**Stated task**:
Each line from the start of the entries through the line that contains "LUG_BASE_CENTRE = (0.0, LUG_FOOT[1])" should be output exactly, please.
# START OF Extracted information
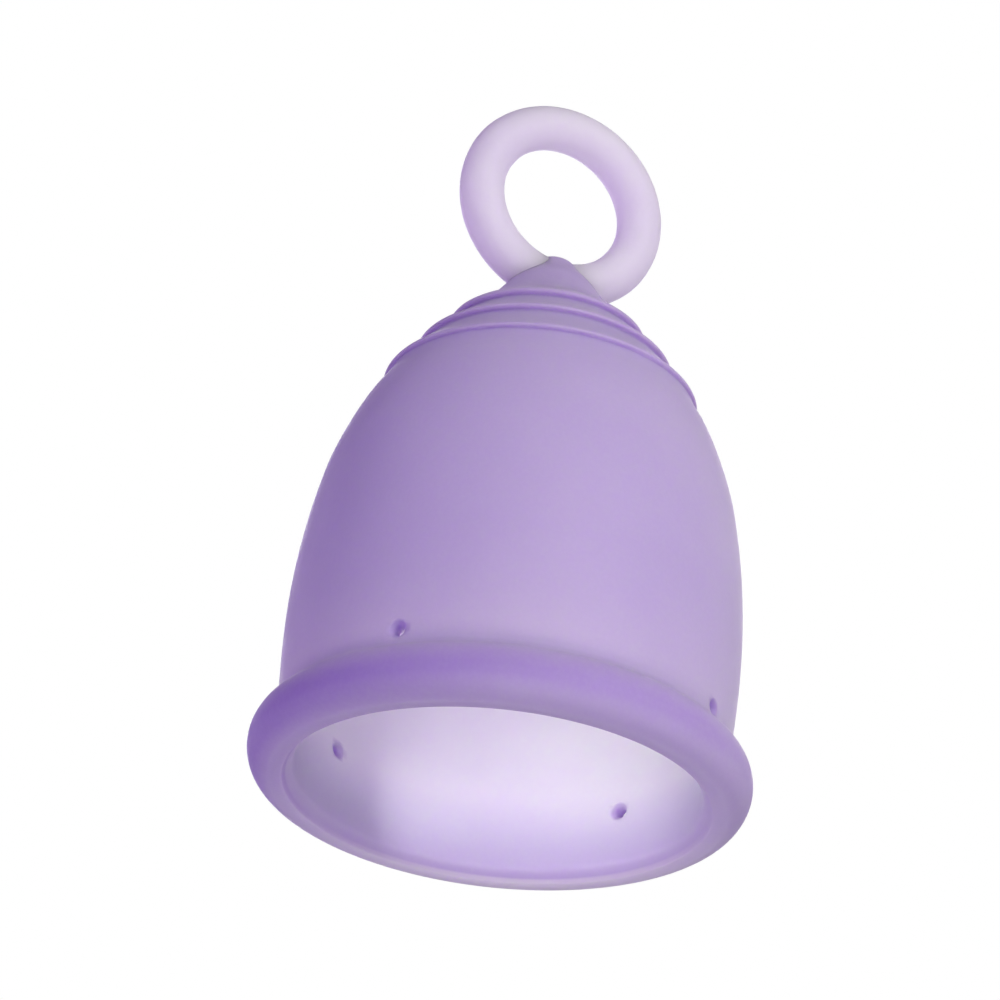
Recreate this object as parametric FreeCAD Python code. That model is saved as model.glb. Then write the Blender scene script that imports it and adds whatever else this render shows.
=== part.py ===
import FreeCAD, Part
import math
import os

# Soft cup with a ring handle.  Millimetres.
# Frame: origin at the centre of the mouth, on the plane the rim rests on.
# +Z runs along the cup's axis from the mouth up to the ring, so the cup stands
# mouth down with its ring up.  The ring lies in the XZ plane, and swings about X.
# Every outline is a list of (radius, height) points.

V = FreeCAD.Vector
ORIGIN = V(0, 0, 0)
X_AXIS = V(1, 0, 0)
Y_AXIS = V(0, 1, 0)
Z_AXIS = V(0, 0, 1)

# ---- joints between the pieces ----------------------------------------------
RIM_TOP_Z = 5.90                        # the rolled rim ends and the wall begins
GROOVE = (21.02, RIM_TOP_Z)             # bottom of the groove above the rolled rim
RIM_TOP_INNER = (19.22, RIM_TOP_Z)
BELL_TOP_Z = 40.30                      # the wall ends and the stepped base begins
BELL_TOP_OUTER = (15.60, BELL_TOP_Z)
BELL_TOP_INNER = (13.40, BELL_TOP_Z)
LUG_FOOT = (6.95, 50.45)                # edge of the lug where it stands on the last step
LUG_BASE_CENTRE = (0.0, LUG_FOOT[1])

# ---- rolled rim -------------------------------------------------------------
RIM_OUTER_R = 23.50                     # widest radius
RIM_HALF_DEPTH = 2.727                  # radial half axis of the elliptical section
RIM_HALF_HEIGHT = 2.935                 # axial half axis of the section
RIM_MID_R = RIM_OUTER_R - RIM_HALF_DEPTH
RIM_MID_Z = 2.872                       # height of the widest line
RIM_ARC_END = math.radians(80.0)        # ellipse angle where the roll turns into the groove
RIM_ARC_STEPS = 14
LAND_INNER = (20.05, 0.0)               # flat land the rim rests on
LAND_OUTER = (21.30, 0.0)

# inside of the rim: mouth edge, bevel, then the throat up to the wall
RIM_INSIDE = [LAND_INNER, (19.90, 0.14), (19.50, 0.58), (19.18, 0.98), (19.02, 1.45),
              (19.00, 2.40), (19.04, 3.60), (19.11, 4.80), RIM_TOP_INNER]

# ---- bell wall --------------------------------------------------------------
BELL_OUTSIDE = [GROOVE, (21.12, 6.70), (21.25, 8.97), (21.40, 13.56), (21.31, 18.14),
                (20.92, 22.73), (20.23, 27.31), (19.20, 31.90), (17.50, 36.48),
                (16.22, 39.10), BELL_TOP_OUTER]
BELL_INSIDE = [RIM_TOP_INNER, (19.52, 8.97), (19.70, 13.56), (19.61, 18.14), (19.22, 22.73),
               (18.52, 27.31), (17.46, 31.90), (15.66, 36.48), BELL_TOP_INNER]

# air holes through the wall just above the rolled rim: (angle from +X in degrees, height)
AIR_HOLES = [(-142.15, 7.55), (-50.0, 7.35), (30.1, 6.90), (120.1, 8.40)]
AIR_HOLE_D = 1.80
DRILL_START_R = 17.0                    # inside the hollow, clear of the wall
DRILL_LENGTH = 8.0

# ---- stepped base -----------------------------------------------------------
# Three soft shingle-like steps.  Each path runs from the notch under the step,
# round its tip and along its shoulder to the next notch.
LOWER_NOTCH = (11.98, 44.32)
UPPER_NOTCH = (9.34, 47.40)
STEPS = [
    [BELL_TOP_OUTER, (15.28, 40.90), (15.16, 41.30), (14.95, 41.72), (14.45, 42.20),
     (13.30, 43.02), (12.40, 43.80), LOWER_NOTCH],
    [LOWER_NOTCH, (12.22, 44.46), (12.42, 44.80), (12.30, 45.20), (11.75, 45.62),
     (10.62, 46.32), (9.75, 46.95), UPPER_NOTCH],
    [UPPER_NOTCH, (9.55, 47.52), (9.66, 47.86), (9.48, 48.26), (8.98, 48.68),
     (8.05, 49.38), (7.35, 49.98), LUG_FOOT],
]
CAVITY_CROWN = (0.0, 46.20)             # top of the hollow inside
CAVITY = [BELL_TOP_INNER, (11.90, 42.15), (9.80, 43.85), (7.00, 45.25), (3.60, 46.00),
          CAVITY_CROWN]
CAVITY_START_TANGENT = (-0.55, 0.62)

# ---- lug: rounded cone with a cross bore the ring runs through --------------
LUG_TOP = (0.0, 57.50)
LUG_OUTSIDE = [LUG_FOOT, (6.15, 51.20), (5.38, 52.20), (4.82, 53.00), (4.25, 53.80),
               (3.62, 54.60), (2.98, 55.40), (2.38, 56.20), (1.55, 56.98), LUG_TOP]
LUG_START_TANGENT = (-0.74, 0.70)
LEVEL_INWARD = (-1, 0)                  # tangent of a smooth crown at the axis

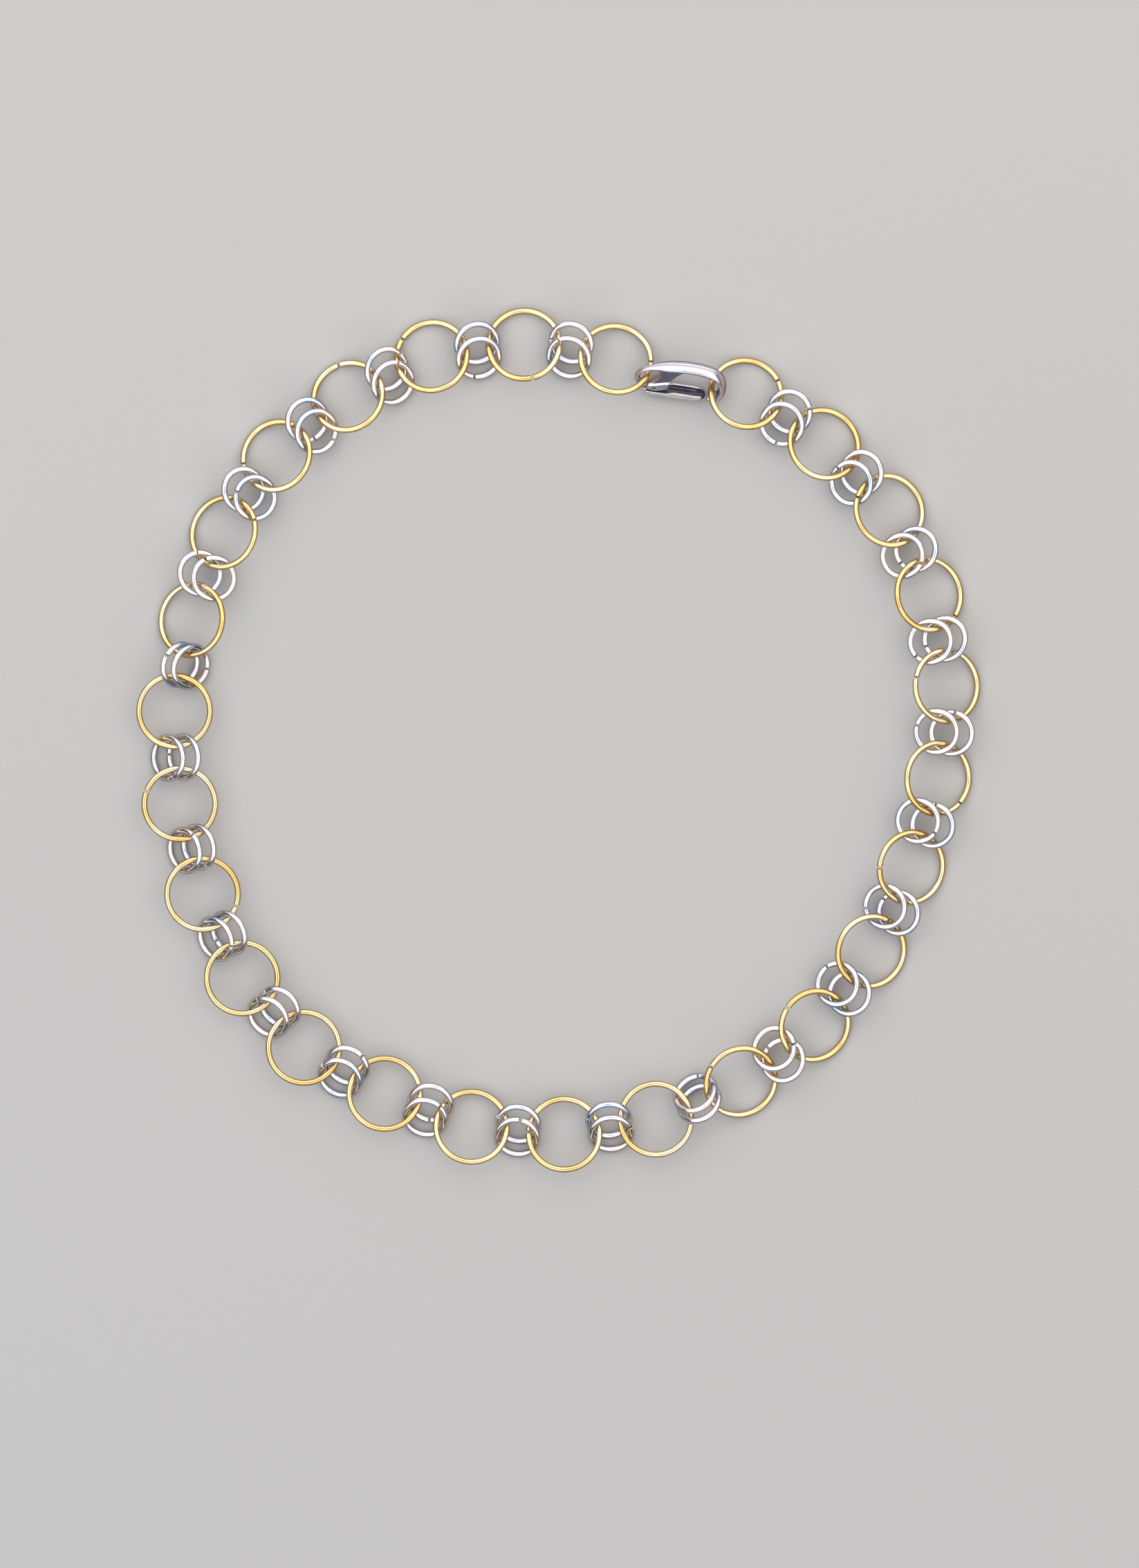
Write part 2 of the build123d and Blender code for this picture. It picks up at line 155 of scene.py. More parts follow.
@dataclass(frozen=True)
class MetalFinish:
    """A plated metal that was polished before it was plated.

    Attributes:
        name: Name of the material.
        main: Colour of most of the surface.
        warm: Colour of its warmer patches.
        cool: Colour of its cooler patches.
        patch: Size of a patch, in metres.
        roughness: Lowest and highest roughness.
        smudge: Size of a smudge that dulls the shine, in metres.
        grain: Spacing of its finest marks, in metres.
        grain_length: Their length along the wire, or the same as their spacing on a casting.
        grain_depth: Their depth, in metres.
        ripple: Spacing of the slow waves that polishing leaves, in metres.
        ripple_depth: Their depth, in metres.
        rim: Tint of the shine where the surface is seen along its face.
        follows_wire: Whether the marks run along a wire.
        painted_shade: Colour of the painted shade in the part's hollow, if it has one.
    """

    name: str
    main: str
    warm: str
    cool: str
    patch: float
    roughness: tuple[float, float]
    smudge: float
    grain: float
    grain_length: float
    grain_depth: float
    ripple: float
    ripple_depth: float
    rim: str
    follows_wire: bool
    painted_shade: str | None = None

    def material(self) -> bpy.types.Material:
        """Builds the material.

        Returns:
            The material with its nodes.
        """
        made = bpy.data.materials.new(self.name)
        made.use_nodes = True
        tree = made.node_tree
        tree.nodes.clear()
        place = add_node(tree, "ShaderNodeTexCoord", {}, {}).outputs["Object"]
        moved = add_node(tree, "ShaderNodeMapping", {}, {"Vector": place, "Location": COOL_SHIFT})
        warmed = self.patched(tree, place, linear(self.main), self.warm, WARM_RANGE)
        colour = self.patched(tree, moved.outputs["Vector"], warmed, self.cool, COOL_RANGE)
        # Painted shade: a darker colour is mixed in where the mesh's attribute marks shade in the part's
        # hollows
        if self.painted_shade:
            painted_shade_share = add_node(tree, "ShaderNodeAttribute", {"attribute_name": PAINTED_SHADE}, {})
            colour = add_node(tree, "ShaderNodeMix", {"data_type": "RGBA"}, {
                "Factor": painted_shade_share.outputs["Fac"], MIX_UNDER: colour, MIX_OVER: linear(self.painted_shade),
            }).outputs[MIX_RESULT]
        smudges = add_node(tree, "ShaderNodeTexNoise", {}, {
            "Vector": place, "Scale": 1 / self.smudge, "Detail": SMUDGE_DETAIL,
        })
        roughness = add_node(tree, "ShaderNodeMapRange", {"interpolation_type": "SMOOTHSTEP"}, {
            "Value": smudges.outputs["Fac"], "From Min": SMUDGE_RANGE[0], "From Max": SMUDGE_RANGE[1],
            "To Min": self.roughness[0], "To Max": self.roughness[1],
        })
        shader = add_node(tree, "ShaderNodeBsdfPrincipled", {}, {
            "Base Color": colour, "Metallic": 1.0, "Roughness": roughness.outputs["Result"],
            "Specular Tint": linear(self.rim), "Normal": self.relief(tree, place),
        })
        add_node(tree, "ShaderNodeOutputMaterial", {}, {"Surface": shader.outputs["BSDF"]})
        made.diffuse_color = linear(self.main)
        return made

    def patched(
        self, tree: bpy.types.NodeTree, place: bpy.types.NodeSocket, under: Any, tint: str,
        reach: tuple[float, float],
    ) -> bpy.types.NodeSocket:
        """Lays soft patches of one tint over a colour.

        Args:
            tree: The material's tree.
            place: Socket with the coordinates.
            under: The colour that they lie on, linear or a socket.
            tint: Hex code of the patches.
            reach: Values of the noise at which a patch begins and is full.

        Returns:
            The patched colour.
        """
        cloud = add_node(tree, "ShaderNodeTexNoise", {}, {
            "Vector": place, "Scale": 1 / self.patch, "Detail": PATCH_DETAIL,
        })
        share = add_node(tree, "ShaderNodeMapRange", {"interpolation_type": "SMOOTHSTEP"}, {
            "Value": cloud.outputs["Fac"], "From Min": reach[0], "From Max": reach[1],
        })
        mixed = add_node(tree, "ShaderNodeMix", {"data_type": "RGBA"}, {
            "Factor": share.outputs["Result"], MIX_UNDER: under, MIX_OVER: linear(tint),
        })
        return mixed.outputs[MIX_RESULT]

    def relief(self, tree: bpy.types.NodeTree, place: bpy.types.NodeSocket) -> bpy.types.NodeSocket:
        """Polishing waves and fine marks.

        Args:
            tree: The material's tree.
            place: Socket with the object coordinates.

        Returns:
            The bumped normal.
        """
        marks = place
        if self.follows_wire:
            wire_map = add_node(tree, "ShaderNodeAttribute", {"attribute_name": WIRE_MAP}, {})
            marks = wire_map.outputs["Vector"]
        stretched = add_node(tree, "ShaderNodeMapping", {}, {
            "Vector": marks, "Scale": (1.0, 1.0, self.grain / self.grain_length),
        })
        grain = add_node(tree, "ShaderNodeTexNoise", {}, {
            "Vector": stretched.outputs["Vector"], "Scale": 1 / self.grain, "Detail": GRAIN_DETAIL,
        })
        waves = add_node(tree, "ShaderNodeTexNoise", {}, {
            "Vector": place, "Scale": 1 / self.ripple, "Detail": RIPPLE_DETAIL,
        })
        fine = add_node(tree, "ShaderNodeBump", {}, {
            "Height": grain.outputs["Fac"], "Strength": 1.0, "Distance": self.grain_depth,
        })
        slow = add_node(tree, "ShaderNodeBump", {}, {
            "Height": waves.outputs["Fac"], "Strength": 1.0, "Distance": self.ripple_depth,
            "Normal": fine.outputs["Normal"],
        })
        return slow.outputs["Normal"]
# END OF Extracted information
**Result for this task**:
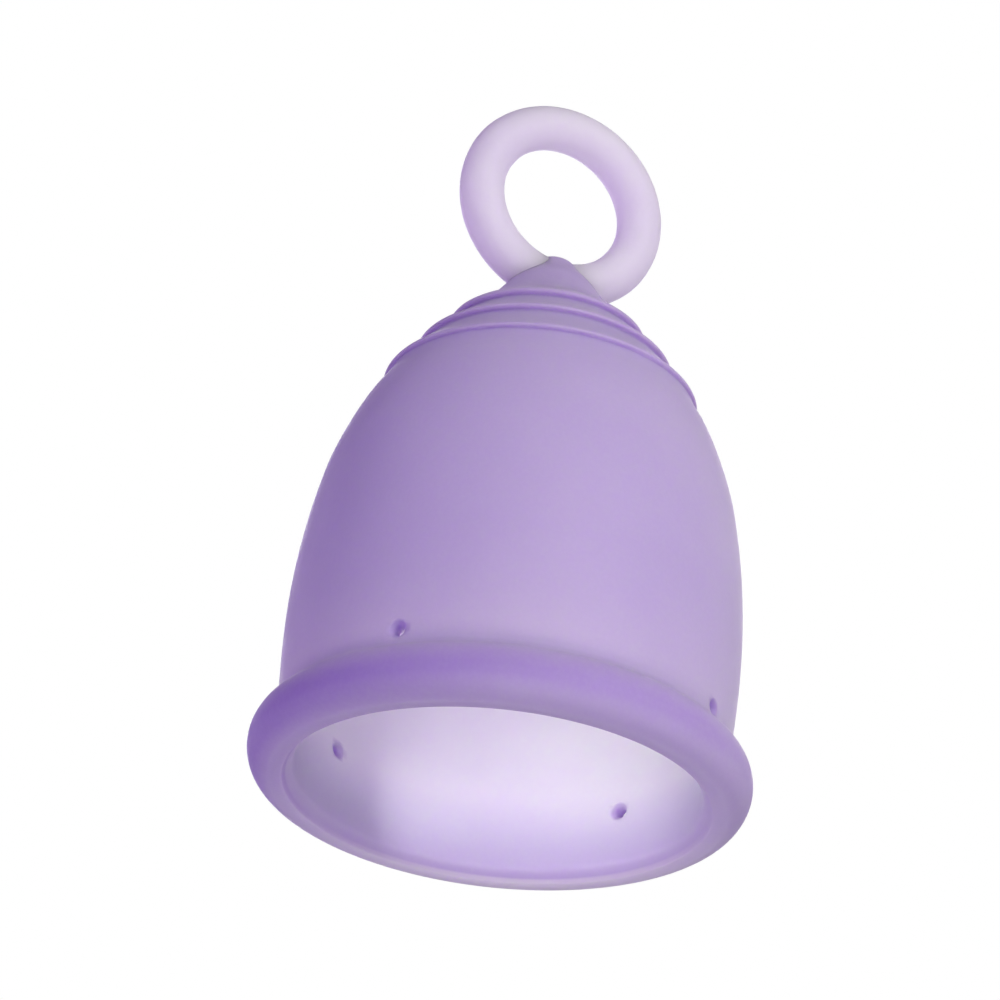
Recreate this object as parametric FreeCAD Python code. That model is saved as model.glb. Then write the Blender scene script that imports it and adds whatever else this render shows.
=== part.py ===
import FreeCAD, Part
import math
import os

# Soft cup with a ring handle.  Millimetres.
# Frame: origin at the centre of the mouth, on the plane the rim rests on.
# +Z runs along the cup's axis from the mouth up to the ring, so the cup stands
# mouth down with its ring up.  The ring lies in the XZ plane, and swings about X.
# Every outline is a list of (radius, height) points.

V = FreeCAD.Vector
ORIGIN = V(0, 0, 0)
X_AXIS = V(1, 0, 0)
Y_AXIS = V(0, 1, 0)
Z_AXIS = V(0, 0, 1)

# ---- joints between the pieces ----------------------------------------------
RIM_TOP_Z = 5.90                        # the rolled rim ends and the wall begins
GROOVE = (21.02, RIM_TOP_Z)             # bottom of the groove above the rolled rim
RIM_TOP_INNER = (19.22, RIM_TOP_Z)
BELL_TOP_Z = 40.30                      # the wall ends and the stepped base begins
BELL_TOP_OUTER = (15.60, BELL_TOP_Z)
BELL_TOP_INNER = (13.40, BELL_TOP_Z)
LUG_FOOT = (6.95, 50.45)                # edge of the lug where it stands on the last step
LUG_BASE_CENTRE = (0.0, LUG_FOOT[1])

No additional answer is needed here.